Si notre sainte Écriture a dit que le Chaos[1] existait, si le Tohu-bohu[2] a été adopté par elle, nous le croyons sans doute, et avec la foi la plus vive. Nous ne parlons ici que suivant les lueurs trompeuses de notre raison. Nous nous sommes bornés, comme nous l’avons dit[3], à voir ce que nous pouvons soupçonner par nous-mêmes. Nous sommes des enfants qui essayons de faire quelques pas sans lisières : nous marchons, nous tombons, et la foi nous relève.


XV. — Intelligence.

Mais, en apercevant l’ordre, l’artifice prodigieux, les lois mécaniques et géométriques qui règnent dans l’univers, les moyens, les fins innombrables de toutes choses, je suis saisi d’admiration et de respect.
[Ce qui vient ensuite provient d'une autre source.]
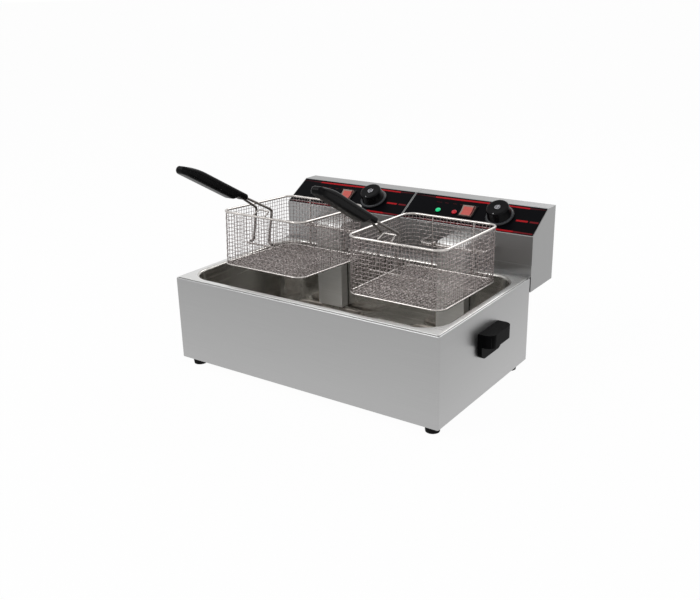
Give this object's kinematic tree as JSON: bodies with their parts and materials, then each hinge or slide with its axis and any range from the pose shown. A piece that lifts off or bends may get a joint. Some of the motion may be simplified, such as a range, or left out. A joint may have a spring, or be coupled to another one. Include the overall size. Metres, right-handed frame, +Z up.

Je juge incontinent que si les ouvrages des hommes, les miens même, me forcent à reconnaître en nous une intelligence, je dois en reconnaître une bien supérieurement agissante dans la multitude de tant d’ouvrages. J’admets cette intelligence suprême sans craindre que jamais on puisse me faire changer d’opinion. Rien n’ébranle en moi cet axiome : « Tout ouvrage démontre un ouvrier[4]. »


XVI. — Éternité.

Cette intelligence est-elle éternelle ? Sans doute, car soit que j’aie admis ou rejeté l’éternité de la matière, je ne peux rejeter

  1. Luc, XVI, 26.
  2. Voyez le commencement de la Bible enfin expliquée.
  3. Question VII, page 51.
  4. La preuve de l’existence de Dieu, tirée de l’observation des phénomènes de l’univers, dont l’ordre et les lois constantes semblent indiquer une unité de dessein, et par conséquent une cause unique et intelligente, est la seule à laquelle M. de Voltaire se soit arrêté, et la seule qui puisse être admise par un philosophe libre des préjugés et du galimatias des écoles. L’ouvrage intitulé Du Principe d’action (voyez ci-après), contient une exposition de cette preuve à la fois plus frappante et plus simple que celles qui ont été données par des philosophes qu’on a crus profonds parce qu’ils étaient obscurs, et éloquents parce qu’ils étaient exagérateurs. On pourrait demander maintenant quelle est pour nous, par l’état actuel de nos connaissances sur les lois de l’univers, la probabilité que ces lois forment un système un et régulier, et ensuite la probabilité que ce système régulier est l’effet d’une volonté intelligente ? Cette question est plus difficile qu’elle ne paraît au premier coup d’œil. (K.)